____ Data supplied

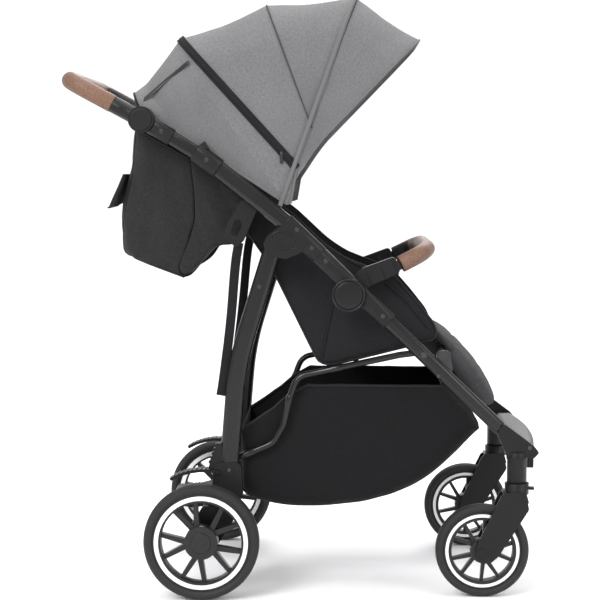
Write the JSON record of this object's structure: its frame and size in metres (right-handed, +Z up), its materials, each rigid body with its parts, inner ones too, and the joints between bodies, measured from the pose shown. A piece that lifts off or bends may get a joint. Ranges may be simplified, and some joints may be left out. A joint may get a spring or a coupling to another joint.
{
  "type": "pushchair",
  "caption": "Folding four-wheel pushchair with swivel front wheels, reclining seat, extendable hood, bumper bar, leg rest and shopping basket.",
  "frame": {"origin": "on the floor, below the middle of the whole object", "axes": "+X forward, +Y to the child's left, +Z up"},
  "size_m": [0.957, 0.6012, 1.197],
  "materials": {
    "frame_metal": "satin black powder coat",
    "frame_plastic": "matte black moulding",
    "dark_steel": "dark plated steel",
    "tyre": "matte foam rubber",
    "wheel_rim": "matte black moulding",
    "wheel_ring": "silver ring",
    "handle_cover": "brown stitched cover",
    "hood_fabric": "woven grey melange",
    "seat_fabric": "woven black",
    "bag_fabric": "woven black",
    "seat_board": "textured board"
  },
  "bodies": {
    "rear_frame": {"rear_leg_left": "frame_metal", "rear_leg_right": "frame_metal", "rear_axle_beam": "frame_metal", "rear_axle_housings": "frame_plastic", "rear_frame_pins": "dark_steel", "basket": "bag_fabric"},
    "brake_pedal": {"brake_pedal": "frame_plastic"},
    "rear_wheel_left": {"rear_left_tyre": "tyre", "rear_left_rim": "wheel_rim", "rear_left_trim_ring": "wheel_ring"},
    "rear_wheel_right": {"rear_right_tyre": "tyre", "rear_right_rim": "wheel_rim", "rear_right_trim_ring": "wheel_ring"},
    "upper_frame": {"upper_tube_left": "frame_metal", "upper_tube_right": "frame_metal", "frame_brackets": "frame_plastic", "knee_hubs_upper": "frame_plastic", "tube_fittings": "frame_plastic", "recline_guides": "frame_plastic", "upper_screws": "dark_steel", "rear_pocket": "bag_fabric"},
    "handlebar": {"handle_tube": "frame_metal", "handle_grip": "handle_cover", "handle_joints": "frame_plastic"},
    "handle_button_left": {"handle_button_left": "frame_plastic"},
    "handle_button_right": {"handle_button_right": "frame_plastic"},
    "hood_rear": {"hood_bow_rear": "frame_metal"},
    "hood_middle": {"hood_bow_middle": "frame_metal"},
    "hood_front": {"hood_bow_front": "frame_metal", "hood_canopy": "hood_fabric"},
    "front_frame": {"knee_hubs_lower": "frame_plastic", "front_leg_left": "frame_metal", "front_leg_right": "frame_metal", "caster_housings": "frame_plastic", "front_step": "frame_plastic", "front_hardware": "dark_steel", "seat_base_board": "seat_board", "seat_base_pad": "seat_fabric", "seat_side_panels": "seat_fabric", "harness_buckle": "frame_plastic"},
    "buckle_button": {"buckle_button": "frame_plastic"},
    "bumper_bar": {"bumper_arms": "frame_plastic", "bumper_bar": "handle_cover"},
    "bumper_button_left": {"bumper_button_left": "frame_plastic"},
    "bumper_button_right": {"bumper_button_right": "frame_plastic"},
    "seat_mount": {"recline_rod": "dark_steel"},
    "seat_back": {"seat_back_board": "seat_board", "seat_back_pad": "seat_fabric"},
    "leg_rest": {"leg_rest": "seat_fabric"},
    "brace": {"brace_frame": "frame_metal"},
    "caster_left": {"caster_fork_left": "frame_plastic"},
    "caster_right": {"caster_fork_right": "frame_plastic"},
    "swivel_lock_left": {"swivel_lock_left": "frame_plastic"},
    "swivel_lock_right": {"swivel_lock_right": "frame_plastic"},
    "front_wheel_left": {"front_left_tyre": "tyre", "front_left_rim": "wheel_rim", "front_left_trim_ring": "wheel_ring"},
    "front_wheel_right": {"front_right_tyre": "tyre", "front_right_rim": "wheel_rim", "front_right_trim_ring": "wheel_ring"}
  },
  "joints": [
    {"name": "fold", "type": "hinge", "parent": "rear_frame", "child": "upper_frame", "pos_m": [-0.054, 0, 0.701], "axis": [0, -1, 0], "range_deg": [0, 80], "deforming": ["hood_canopy", "basket", "rear_pocket", "seat_side_panels"]},
    {"name": "front_fold", "type": "hinge", "parent": "upper_frame", "child": "front_frame", "pos_m": [0.094, 0, 0.602], "axis": [0, -1, 0], "range_deg": [-124.7, 0]},
    {"name": "brace_fold", "type": "hinge", "parent": "rear_frame", "child": "brace", "pos_m": [-0.146, 0, 0.26], "axis": [0, -1, 0], "range_deg": [0, 28.3]},
    {"name": "seat_fold", "type": "hinge", "parent": "front_frame", "child": "seat_mount", "pos_m": [0.06, 0, 0.458], "axis": [0, -1, 0], "range_deg": [0, 141.7]},
    {"name": "recline", "type": "hinge", "parent": "seat_mount", "child": "seat_back", "pos_m": [0.06, 0, 0.458], "axis": [0, 1, 0], "range_deg": [-28, 0]},
    {"name": "leg_rest_tilt", "type": "hinge", "parent": "front_frame", "child": "leg_rest", "pos_m": [0.282, 0, 0.481], "axis": [0, 1, 0], "range_deg": [-55, 0]},
    {"name": "handle_tilt", "type": "hinge", "parent": "upper_frame", "child": "handlebar", "pos_m": [-0.314, 0, 0.947], "axis": [0, 1, 0], "range_deg": [-45, 30]},
    {"name": "handle_button_left_press", "type": "slide", "parent": "handlebar", "child": "handle_button_left", "axis": [0, -1, 0], "range_m": [0, 0.003], "stiffness_N_per_m": 900},
    {"name": "handle_button_right_press", "type": "slide", "parent": "handlebar", "child": "handle_button_right", "axis": [0, 1, 0], "range_m": [0, 0.003], "stiffness_N_per_m": 900},
    {"name": "bumper_tilt", "type": "hinge", "parent": "front_frame", "child": "bumper_bar", "pos_m": [0.094, 0, 0.602], "axis": [0, 1, 0], "range_deg": [-70, 0]},
    {"name": "bumper_button_left_press", "type": "slide", "parent": "bumper_bar", "child": "bumper_button_left", "axis": [0, 1, 0], "range_m": [0, 0.002], "stiffness_N_per_m": 900},
    {"name": "bumper_button_right_press", "type": "slide", "parent": "bumper_bar", "child": "bumper_button_right", "axis": [0, -1, 0], "range_m": [0, 0.002], "stiffness_N_per_m": 900},
    {"name": "hood_rear_fold", "type": "hinge", "parent": "upper_frame", "child": "hood_rear", "pos_m": [-0.04789, 0, 0.76122], "axis": [0, -1, 0], "range_deg": [0, 24]},
    {"name": "hood_middle_fold", "type": "hinge", "parent": "hood_rear", "child": "hood_middle", "pos_m": [-0.04789, 0, 0.76122], "axis": [0, -1, 0], "range_deg": [0, 22.05]},
    {"name": "hood_front_fold", "type": "hinge", "parent": "hood_middle", "child": "hood_front", "pos_m": [-0.04789, 0, 0.76122], "axis": [0, -1, 0], "range_deg": [0, 19.05]},
    {"name": "brake_press", "type": "hinge", "parent": "rear_frame", "child": "brake_pedal", "pos_m": [-0.165, 0, 0.163], "axis": [0, -1, 0], "range_deg": [0, 15]},
    {"name": "buckle_press", "type": "slide", "parent": "front_frame", "child": "buckle_button", "axis": [0.2563, 0, -0.9666], "range_m": [0, 0.0015], "stiffness_N_per_m": 900},
    {"name": "rear_wheel_left_spin", "type": "hinge", "parent": "rear_frame", "child": "rear_wheel_left", "pos_m": [-0.196, 0.28, 0.115], "axis": [0, 1, 0], "continuous": true},
    {"name": "caster_left_swivel", "type": "hinge", "parent": "front_frame", "child": "caster_left", "pos_m": [0.429, 0.239, 0.22], "axis": [0, 0, 1], "continuous": true},
    {"name": "front_wheel_left_spin", "type": "hinge", "parent": "caster_left", "child": "front_wheel_left", "pos_m": [0.361, 0.239, 0.093], "axis": [0, 1, 0], "continuous": true},
    {"name": "swivel_lock_left_press", "type": "slide", "parent": "caster_left", "child": "swivel_lock_left", "axis": [0, 0, -1], "range_m": [0, 0.003]},
    {"name": "rear_wheel_right_spin", "type": "hinge", "parent": "rear_frame", "child": "rear_wheel_right", "pos_m": [-0.196, -0.28, 0.115], "axis": [0, 1, 0], "continuous": true},
    {"name": "caster_right_swivel", "type": "hinge", "parent": "front_frame", "child": "caster_right", "pos_m": [0.429, -0.239, 0.22], "axis": [0, 0, 1], "continuous": true},
    {"name": "front_wheel_right_spin", "type": "hinge", "parent": "caster_right", "child": "front_wheel_right", "pos_m": [0.361, -0.239, 0.093], "axis": [0, 1, 0], "continuous": true},
    {"name": "swivel_lock_right_press", "type": "slide", "parent": "caster_right", "child": "swivel_lock_right", "axis": [0, 0, -1], "range_m": [0, 0.003]}
  ],
  "couplings": [
    {"joint": "front_fold", "follows": "fold", "ratio": -1.5575},
    {"joint": "brace_fold", "follows": "fold", "ratio": 0.3525},
    {"joint": "seat_fold", "follows": "fold", "ratio": 1.77},
    {"joint": "hood_middle_fold", "follows": "hood_rear_fold", "ratio": 0.91667},
    {"joint": "hood_front_fold", "follows": "hood_rear_fold", "ratio": 0.79167}
  ]
}
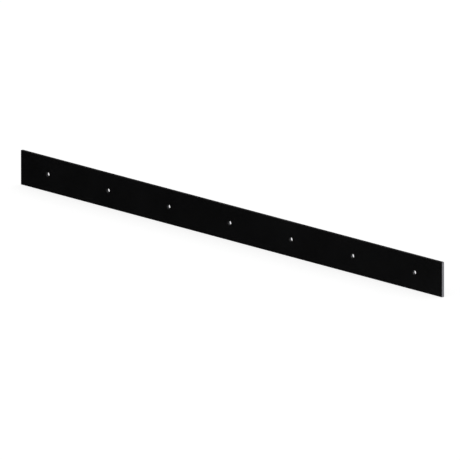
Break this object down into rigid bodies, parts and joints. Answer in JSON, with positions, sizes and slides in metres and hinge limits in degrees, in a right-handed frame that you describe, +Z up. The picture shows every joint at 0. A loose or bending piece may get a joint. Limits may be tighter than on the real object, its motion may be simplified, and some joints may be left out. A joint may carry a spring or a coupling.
{
  "type": "plow wear bar",
  "caption": "Long flat steel bar with a row of round bolt holes along its middle, the replaceable scraping edge of an ATV snow plow blade.",
  "frame": {"origin": "centre of the middle bolt hole, on the rear face that lies against the moldboard", "axes": "+X along the bar, +Y out of the rear face, +Z up, with the scraping edge at the bottom"},
  "size_m": [1.27, 0.0063, 0.0762],
  "materials": {
    "black_powder_coat": "black semi-gloss powder coat over steel"
  },
  "bodies": {
    "root": {"wear_bar": "black_powder_coat"}
  },
  "joints": []
}
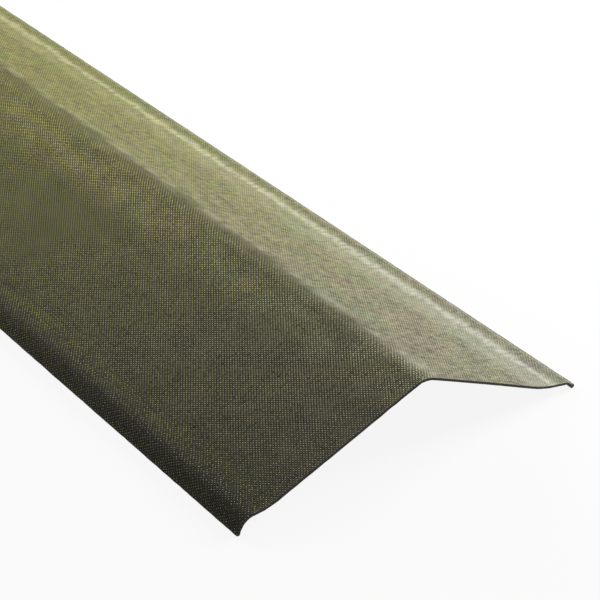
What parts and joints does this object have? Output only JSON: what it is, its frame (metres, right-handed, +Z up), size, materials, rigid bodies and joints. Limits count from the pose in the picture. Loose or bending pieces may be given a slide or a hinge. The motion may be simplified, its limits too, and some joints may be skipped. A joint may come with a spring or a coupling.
{
  "type": "verge flashing",
  "caption": "Long ridged sheet with two sloping wings and turned-down lips; covers the edge of a roof where it meets the gable.",
  "frame": {"origin": "on the floor under the middle of the sheet: the bottom centre of its box, level with the two lips that it stands on", "axes": "+X along the length of the sheet, along the fold; +Y across it, from the wide wing towards the narrow wing; +Z up, out of the ridge"},
  "size_m": [1.1, 0.349, 0.0737],
  "materials": {
    "green_bitumen_fibre": "matte"
  },
  "bodies": {
    "root": {"verge_sheet": "green_bitumen_fibre"}
  },
  "joints": []
}
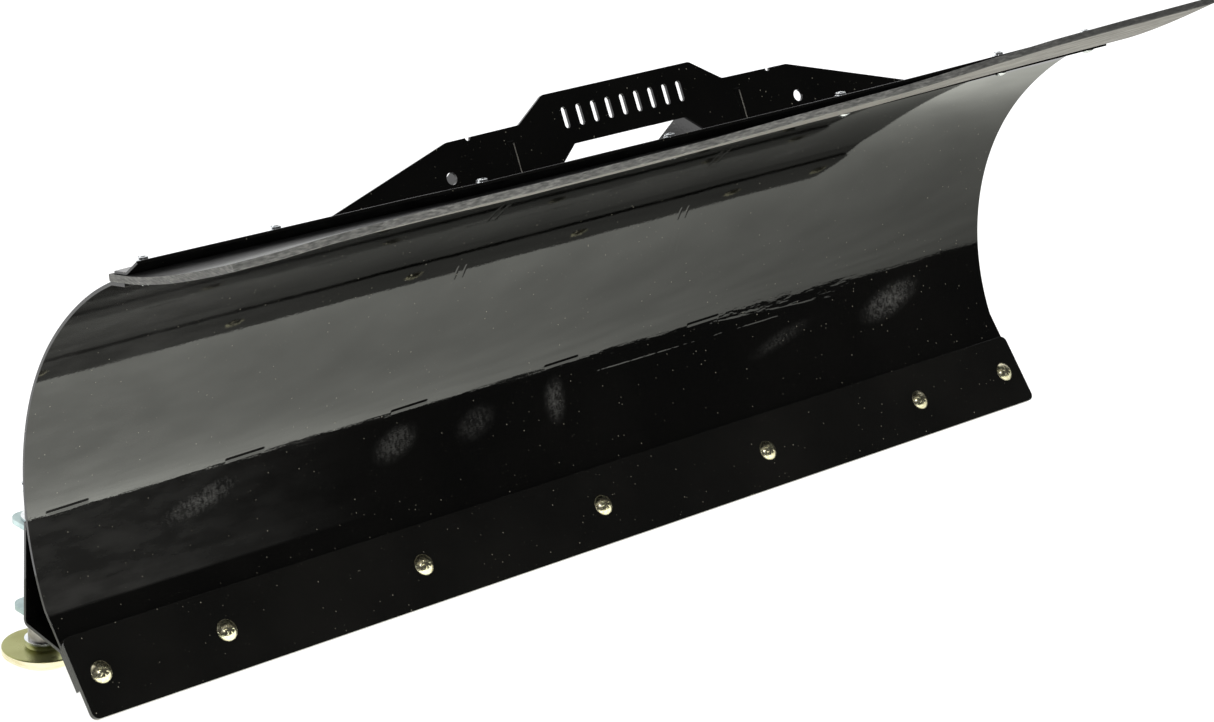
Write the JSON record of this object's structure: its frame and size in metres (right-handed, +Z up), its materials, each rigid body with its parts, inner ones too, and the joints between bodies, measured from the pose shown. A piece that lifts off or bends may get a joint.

________

Exercise directions => Check every line of the data, and copy the ones that contain "handed".

Correct answer =>
Write the JSON record of this object's structure: its frame and size in metres (right-handed, +Z up), its materials, each rigid body with its parts, inner ones too, and the joints between bodies, measured from the pose shown. A piece that lifts off or bends may get a joint. Ranges may be simplified, and some joints may be left out. A joint may get a spring or a coupling to another joint.
Break this object down into rigid bodies, parts and joints. Answer in JSON, with positions, sizes and slides in metres and hinge limits in degrees, in a right-handed frame that you describe, +Z up. The picture shows every joint at 0. A loose or bending piece may get a joint. Limits may be tighter than on the real object, its motion may be simplified, and some joints may be left out. A joint may carry a spring or a coupling.
What parts and joints does this object have? Output only JSON: what it is, its frame (metres, right-handed, +Z up), size, materials, rigid bodies and joints. Limits count from the pose in the picture. Loose or bending pieces may be given a slide or a hinge. The motion may be simplified, its limits too, and some joints may be skipped. A joint may come with a spring or a coupling.
Write the JSON record of this object's structure: its frame and size in metres (right-handed, +Z up), its materials, each rigid body with its parts, inner ones too, and the joints between bodies, measured from the pose shown. A piece that lifts off or bends may get a joint.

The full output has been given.